Another part of this argument is my belief that programming languages are languages first and programming second. They're a special kind of language, sure, but it's essential to remember that they're in this category.
And then I was thinking the other day, what is it that makes language so useful a tool for programming, and why does visual programming always feel so disappointing for serious work.
So I observed: it feels like visual programming absolutely requires you to be in front of the interface. The idea that I would walk away from the screen and still be able to come up with the solution feels wrong — I would have to start visualising and that would get quite annoying.
Whereas language, somehow we manage to thread through a bunch of complicated ideas in a working-memory efficient way. We have this very nice idea of sequence that somehow we marry up with the non-sequential nature of ideas. You read this sentence one word at a time, and you end up with a full idea in your head. Same with writing it.
Which is a rather neat trick. Describing even a simple sentence's idea in a visual form usually requires us to bust out the whiteboard — very challenging to do mentally.
And I wonder — maybe this is why language is so suitable for programming computers. I can interact with code by reading it into my working memory, making some transformation on it (e.g. to add some functionality) and then write it out. This means more of the work can happen in my head, and as I become a better programmer even more of it can. This both feels and is much more mentally efficient — which means we can be much smarter while we do it.

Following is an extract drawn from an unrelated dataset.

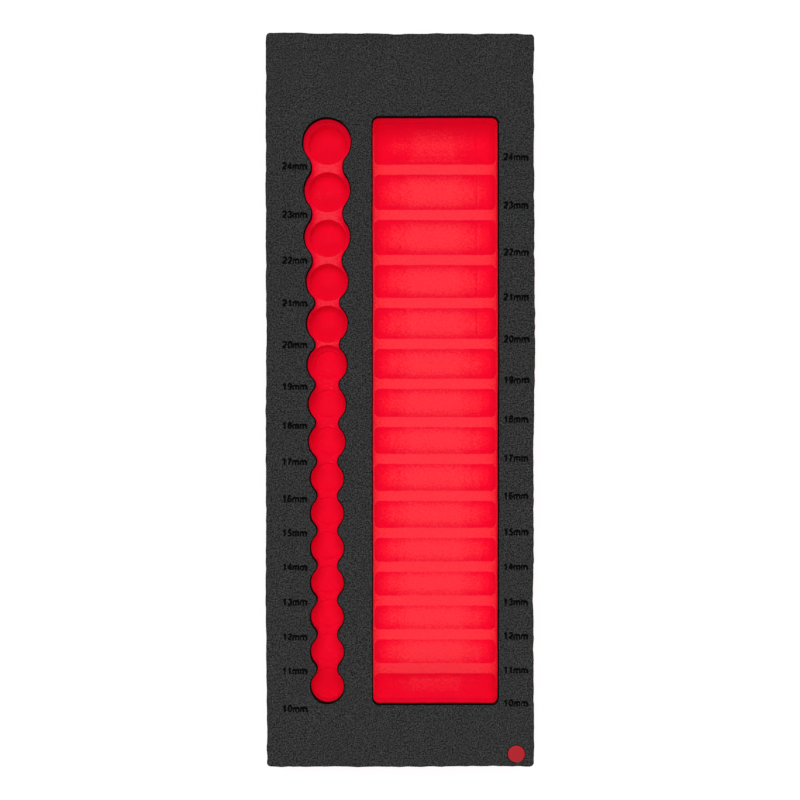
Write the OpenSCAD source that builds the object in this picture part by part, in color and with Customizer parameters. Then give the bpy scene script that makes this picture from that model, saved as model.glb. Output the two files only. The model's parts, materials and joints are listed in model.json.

Whereas visual languages one is required to constantly be in dialogue with the medium — because you can't take so much of it into your brain and then write it out again. You have to operate in very small pieces, which is challenging. This is why you can't easily think about visual programming problems while brushing your teeth, but language programming problems you can.
To try to summarise: language is a way to express complex, non-linear things in a linear way. Programming is a way to perform complex, non-linear tasks in a linear way. That's why they are a very nice fit.